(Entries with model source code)

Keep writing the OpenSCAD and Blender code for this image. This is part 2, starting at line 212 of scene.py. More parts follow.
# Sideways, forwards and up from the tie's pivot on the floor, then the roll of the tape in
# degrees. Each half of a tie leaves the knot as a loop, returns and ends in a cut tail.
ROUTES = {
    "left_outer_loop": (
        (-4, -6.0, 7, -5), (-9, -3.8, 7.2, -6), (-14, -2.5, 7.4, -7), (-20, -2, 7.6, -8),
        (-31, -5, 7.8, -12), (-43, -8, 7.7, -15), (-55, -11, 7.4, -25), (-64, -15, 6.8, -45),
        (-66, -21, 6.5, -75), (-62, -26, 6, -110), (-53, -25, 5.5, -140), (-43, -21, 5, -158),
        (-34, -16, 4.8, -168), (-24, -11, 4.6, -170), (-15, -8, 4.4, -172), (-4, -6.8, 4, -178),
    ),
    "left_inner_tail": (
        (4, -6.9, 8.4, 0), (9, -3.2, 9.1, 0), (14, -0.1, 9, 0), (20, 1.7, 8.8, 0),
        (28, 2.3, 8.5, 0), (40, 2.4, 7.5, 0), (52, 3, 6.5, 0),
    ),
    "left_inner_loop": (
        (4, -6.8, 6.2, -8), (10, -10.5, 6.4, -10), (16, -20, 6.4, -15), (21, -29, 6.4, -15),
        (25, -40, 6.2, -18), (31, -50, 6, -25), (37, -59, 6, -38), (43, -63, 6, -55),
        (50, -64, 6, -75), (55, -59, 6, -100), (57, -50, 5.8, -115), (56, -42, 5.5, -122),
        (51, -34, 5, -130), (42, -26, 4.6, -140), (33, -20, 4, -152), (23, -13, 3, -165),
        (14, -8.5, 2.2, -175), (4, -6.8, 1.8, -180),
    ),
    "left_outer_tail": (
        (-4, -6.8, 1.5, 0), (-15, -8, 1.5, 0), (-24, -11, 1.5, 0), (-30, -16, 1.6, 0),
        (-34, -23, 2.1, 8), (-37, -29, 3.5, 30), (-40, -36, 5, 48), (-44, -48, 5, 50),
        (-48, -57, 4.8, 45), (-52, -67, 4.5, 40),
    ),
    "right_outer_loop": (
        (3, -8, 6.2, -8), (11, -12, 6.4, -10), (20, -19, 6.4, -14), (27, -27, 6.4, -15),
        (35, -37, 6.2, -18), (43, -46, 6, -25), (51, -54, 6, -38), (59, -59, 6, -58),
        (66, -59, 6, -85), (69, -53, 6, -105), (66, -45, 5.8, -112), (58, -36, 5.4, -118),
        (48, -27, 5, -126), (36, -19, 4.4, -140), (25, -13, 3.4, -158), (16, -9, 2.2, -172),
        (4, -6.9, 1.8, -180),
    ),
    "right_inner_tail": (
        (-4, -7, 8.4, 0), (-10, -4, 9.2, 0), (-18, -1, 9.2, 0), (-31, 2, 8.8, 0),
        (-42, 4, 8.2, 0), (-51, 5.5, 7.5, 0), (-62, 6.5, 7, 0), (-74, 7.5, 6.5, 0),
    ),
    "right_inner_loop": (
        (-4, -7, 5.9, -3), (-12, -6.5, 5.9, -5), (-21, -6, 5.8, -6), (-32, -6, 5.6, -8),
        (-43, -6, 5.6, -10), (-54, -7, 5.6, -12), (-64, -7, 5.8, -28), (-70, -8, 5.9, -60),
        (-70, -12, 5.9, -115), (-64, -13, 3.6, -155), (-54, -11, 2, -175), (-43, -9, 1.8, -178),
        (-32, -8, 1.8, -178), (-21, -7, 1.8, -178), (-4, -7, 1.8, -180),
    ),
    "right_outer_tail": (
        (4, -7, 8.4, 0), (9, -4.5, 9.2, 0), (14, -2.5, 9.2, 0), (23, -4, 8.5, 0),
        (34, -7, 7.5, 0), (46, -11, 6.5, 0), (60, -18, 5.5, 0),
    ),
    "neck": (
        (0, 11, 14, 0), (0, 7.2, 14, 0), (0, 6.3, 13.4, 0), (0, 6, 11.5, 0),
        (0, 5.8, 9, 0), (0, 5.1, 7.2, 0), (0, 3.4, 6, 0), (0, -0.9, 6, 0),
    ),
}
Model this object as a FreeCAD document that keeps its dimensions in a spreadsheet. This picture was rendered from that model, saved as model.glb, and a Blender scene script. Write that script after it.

*TASK*: Please restate the records in full, word for word.

*TASK SOLUTION*:
Keep writing the OpenSCAD and Blender code for this image. This is part 2, starting at line 212 of scene.py. More parts follow.
# Sideways, forwards and up from the tie's pivot on the floor, then the roll of the tape in
# degrees. Each half of a tie leaves the knot as a loop, returns and ends in a cut tail.
ROUTES = {
    "left_outer_loop": (
        (-4, -6.0, 7, -5), (-9, -3.8, 7.2, -6), (-14, -2.5, 7.4, -7), (-20, -2, 7.6, -8),
        (-31, -5, 7.8, -12), (-43, -8, 7.7, -15), (-55, -11, 7.4, -25), (-64, -15, 6.8, -45),
        (-66, -21, 6.5, -75), (-62, -26, 6, -110), (-53, -25, 5.5, -140), (-43, -21, 5, -158),
        (-34, -16, 4.8, -168), (-24, -11, 4.6, -170), (-15, -8, 4.4, -172), (-4, -6.8, 4, -178),
    ),
    "left_inner_tail": (
        (4, -6.9, 8.4, 0), (9, -3.2, 9.1, 0), (14, -0.1, 9, 0), (20, 1.7, 8.8, 0),
        (28, 2.3, 8.5, 0), (40, 2.4, 7.5, 0), (52, 3, 6.5, 0),
    ),
    "left_inner_loop": (
        (4, -6.8, 6.2, -8), (10, -10.5, 6.4, -10), (16, -20, 6.4, -15), (21, -29, 6.4, -15),
        (25, -40, 6.2, -18), (31, -50, 6, -25), (37, -59, 6, -38), (43, -63, 6, -55),
        (50, -64, 6, -75), (55, -59, 6, -100), (57, -50, 5.8, -115), (56, -42, 5.5, -122),
        (51, -34, 5, -130), (42, -26, 4.6, -140), (33, -20, 4, -152), (23, -13, 3, -165),
        (14, -8.5, 2.2, -175), (4, -6.8, 1.8, -180),
    ),
    "left_outer_tail": (
        (-4, -6.8, 1.5, 0), (-15, -8, 1.5, 0), (-24, -11, 1.5, 0), (-30, -16, 1.6, 0),
        (-34, -23, 2.1, 8), (-37, -29, 3.5, 30), (-40, -36, 5, 48), (-44, -48, 5, 50),
        (-48, -57, 4.8, 45), (-52, -67, 4.5, 40),
    ),
    "right_outer_loop": (
        (3, -8, 6.2, -8), (11, -12, 6.4, -10), (20, -19, 6.4, -14), (27, -27, 6.4, -15),
        (35, -37, 6.2, -18), (43, -46, 6, -25), (51, -54, 6, -38), (59, -59, 6, -58),
        (66, -59, 6, -85), (69, -53, 6, -105), (66, -45, 5.8, -112), (58, -36, 5.4, -118),
        (48, -27, 5, -126), (36, -19, 4.4, -140), (25, -13, 3.4, -158), (16, -9, 2.2, -172),
        (4, -6.9, 1.8, -180),
    ),
    "right_inner_tail": (
        (-4, -7, 8.4, 0), (-10, -4, 9.2, 0), (-18, -1, 9.2, 0), (-31, 2, 8.8, 0),
        (-42, 4, 8.2, 0), (-51, 5.5, 7.5, 0), (-62, 6.5, 7, 0), (-74, 7.5, 6.5, 0),
    ),
    "right_inner_loop": (
        (-4, -7, 5.9, -3), (-12, -6.5, 5.9, -5), (-21, -6, 5.8, -6), (-32, -6, 5.6, -8),
        (-43, -6, 5.6, -10), (-54, -7, 5.6, -12), (-64, -7, 5.8, -28), (-70, -8, 5.9, -60),
        (-70, -12, 5.9, -115), (-64, -13, 3.6, -155), (-54, -11, 2, -175), (-43, -9, 1.8, -178),
        (-32, -8, 1.8, -178), (-21, -7, 1.8, -178), (-4, -7, 1.8, -180),
    ),
    "right_outer_tail": (
        (4, -7, 8.4, 0), (9, -4.5, 9.2, 0), (14, -2.5, 9.2, 0), (23, -4, 8.5, 0),
        (34, -7, 7.5, 0), (46, -11, 6.5, 0), (60, -18, 5.5, 0),
    ),
    "neck": (
        (0, 11, 14, 0), (0, 7.2, 14, 0), (0, 6.3, 13.4, 0), (0, 6, 11.5, 0),
        (0, 5.8, 9, 0), (0, 5.1, 7.2, 0), (0, 3.4, 6, 0), (0, -0.9, 6, 0),
    ),
}
Model this object as a FreeCAD document that keeps its dimensions in a spreadsheet. This picture was rendered from that model, saved as model.glb, and a Blender scene script. Write that script after it.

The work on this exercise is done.